# [What you should do]
Copy every line with the string "JSON" in it.

# [Raw records]
·····
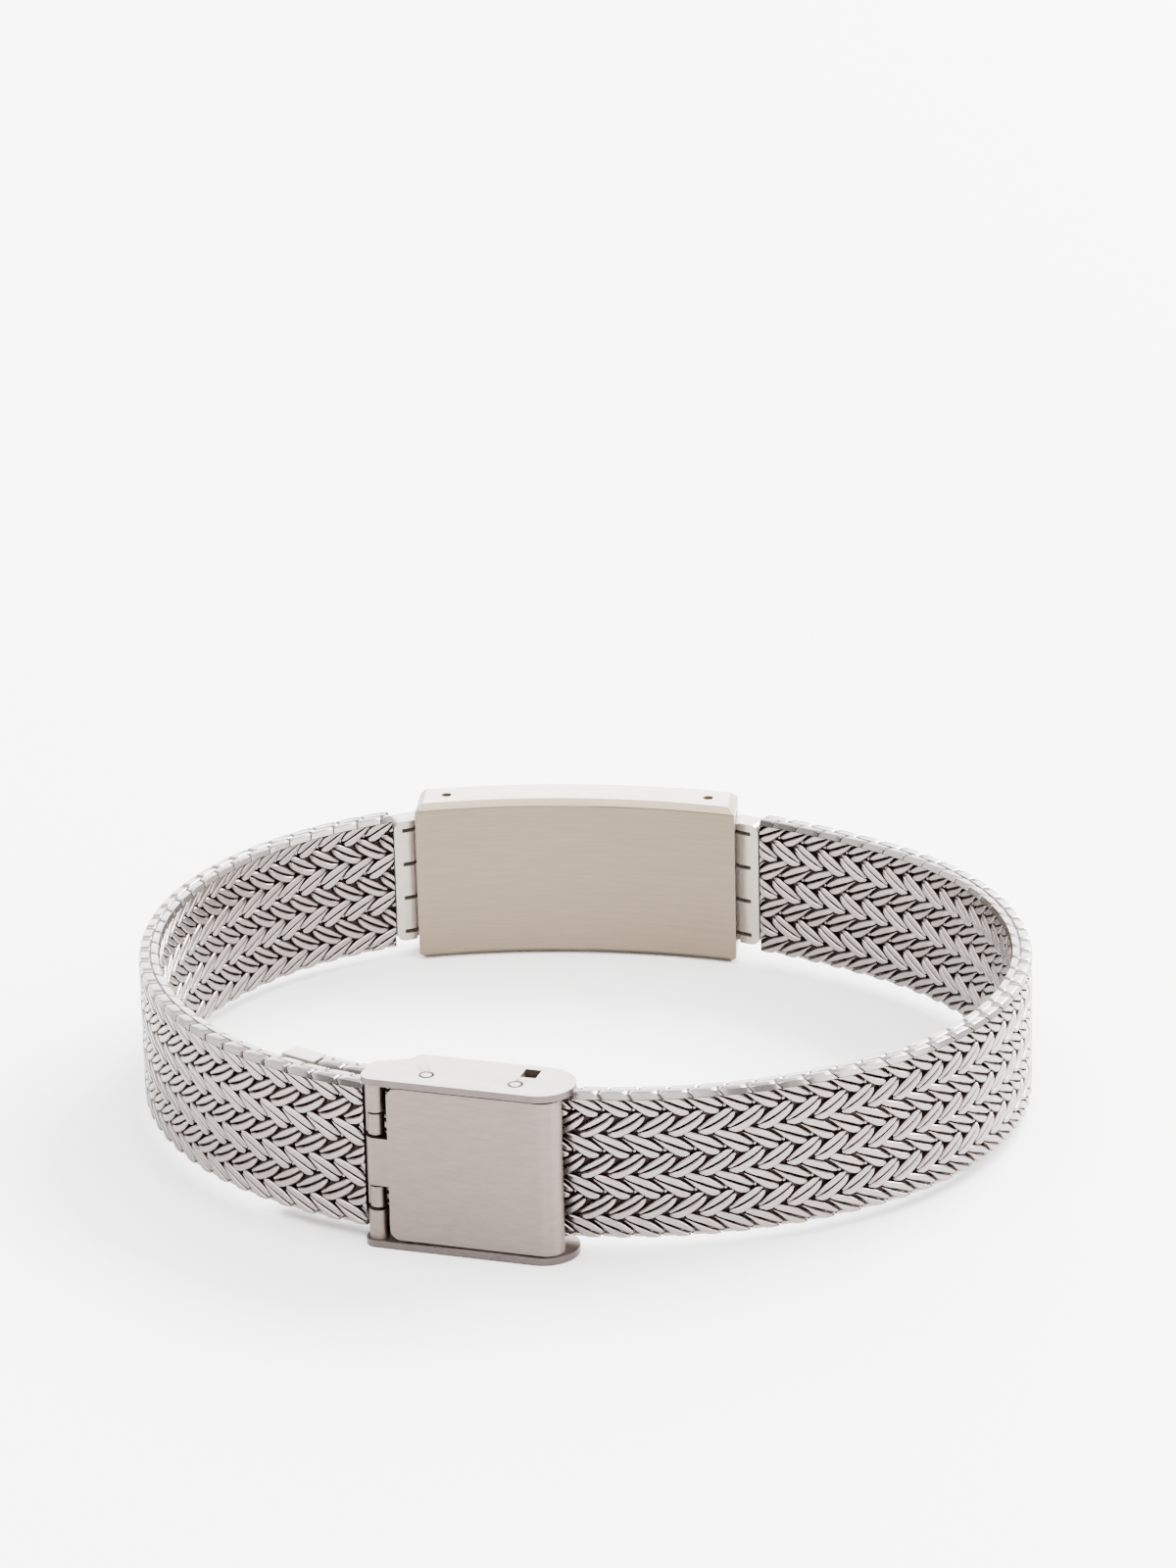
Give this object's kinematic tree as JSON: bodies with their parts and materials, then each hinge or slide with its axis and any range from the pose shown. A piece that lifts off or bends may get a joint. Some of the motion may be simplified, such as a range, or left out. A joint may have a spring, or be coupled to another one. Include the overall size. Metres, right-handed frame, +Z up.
·····
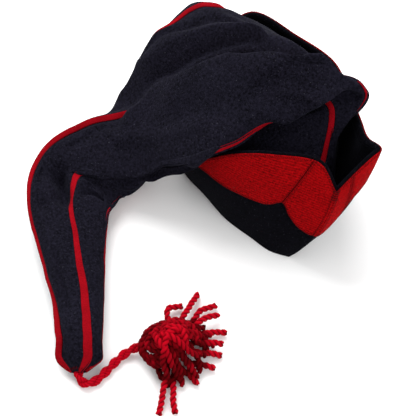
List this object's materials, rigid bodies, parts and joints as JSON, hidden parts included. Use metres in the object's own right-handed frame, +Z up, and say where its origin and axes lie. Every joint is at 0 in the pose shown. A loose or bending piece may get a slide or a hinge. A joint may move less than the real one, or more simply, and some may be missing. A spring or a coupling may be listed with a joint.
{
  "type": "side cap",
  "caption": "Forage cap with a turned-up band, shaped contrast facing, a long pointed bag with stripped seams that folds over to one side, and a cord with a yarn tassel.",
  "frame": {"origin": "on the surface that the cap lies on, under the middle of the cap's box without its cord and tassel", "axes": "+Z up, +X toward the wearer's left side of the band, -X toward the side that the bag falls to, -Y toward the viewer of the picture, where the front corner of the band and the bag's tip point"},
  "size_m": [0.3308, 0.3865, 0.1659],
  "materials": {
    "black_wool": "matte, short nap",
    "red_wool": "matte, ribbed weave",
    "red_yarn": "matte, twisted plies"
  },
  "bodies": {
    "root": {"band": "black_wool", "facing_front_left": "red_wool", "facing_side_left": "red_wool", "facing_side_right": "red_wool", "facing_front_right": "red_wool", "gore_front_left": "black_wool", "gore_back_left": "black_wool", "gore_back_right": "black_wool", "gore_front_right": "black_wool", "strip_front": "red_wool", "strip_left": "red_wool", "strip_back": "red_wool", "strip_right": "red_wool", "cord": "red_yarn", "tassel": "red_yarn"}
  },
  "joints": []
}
·····
# [The answer]
Give this object's kinematic tree as JSON: bodies with their parts and materials, then each hinge or slide with its axis and any range from the pose shown. A piece that lifts off or bends may get a joint. Some of the motion may be simplified, such as a range, or left out. A joint may have a spring, or be coupled to another one. Include the overall size. Metres, right-handed frame, +Z up.
List this object's materials, rigid bodies, parts and joints as JSON, hidden parts included. Use metres in the object's own right-handed frame, +Z up, and say where its origin and axes lie. Every joint is at 0 in the pose shown. A loose or bending piece may get a slide or a hinge. A joint may move less than the real one, or more simply, and some may be missing. A spring or a coupling may be listed with a joint.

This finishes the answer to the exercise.